Now the zero crossings should be all the white maxima, and I want to keep zero crossings where the slope is high, i.e. all thin white lines surrounded by dark areas. This is by chance just what the -edge operator does:

convert Flowers_before_difference_of_gaussians.jpg -blur 0x5
-evaluate multiply 0.125 -bias 50% -convolve -1,-1,-1,-1,8,-1,-1,-1,-1
-solarize 50% -level 0%,50% -contrast-stretch 5%x0%
-edge 1 test.jpg


The advantage that I was aiming for was that the edges stay nice and thin, even with bigger gaussians, and they are "on edge" - not shifted into the white or the black areas

But - it just does not work well as an edge detector. I think it is probably because of my method to detect zero crossings.
It only works moderately well for certain gaussian blur sizes and input images, for most it produces only garbage instead of clean edges.
To detect zero crossings, I realy should select all pixel pairs with one dark and one bright pixel, and I am thinking that imagemagick is not the best tool for this

I understand your wanting the zero crossings. I had not had time to do that with the DOG. But the way to go is with a gradient or as you have done just with -edge. They do similar things. The gradient uses a square kernel area whereas -edge, I believe, uses the circular kernel with a gaussian roll off. But the idea is the same to get edges of various strengths and then find the ones with the highest edge strength.

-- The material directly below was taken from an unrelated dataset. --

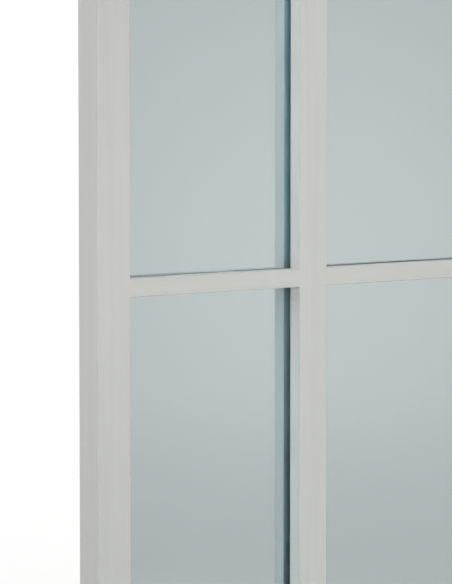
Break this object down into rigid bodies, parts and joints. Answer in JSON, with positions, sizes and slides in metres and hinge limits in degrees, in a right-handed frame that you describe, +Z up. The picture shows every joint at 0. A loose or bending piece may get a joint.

A couple of things, you are stuck with a small laplacian (3x3). I was starting to do this yesterday with using FFT to generate the laplacian where it is easier to control the laplacian size. But I do have some old work on a more generalized laplacian in the spatial domain for larger size laplacians. Also perhaps you want to work with grayscale first. I will get back with my attempts at the LOG using the FFT, if successful. Not sure how well it will work.

As reference, the DOG says to use a second gaussian that is larger than the first. (subtract larger from smaller) So I had assumed, but not investigated yet the need for the laplacian to be bigger than the gaussian.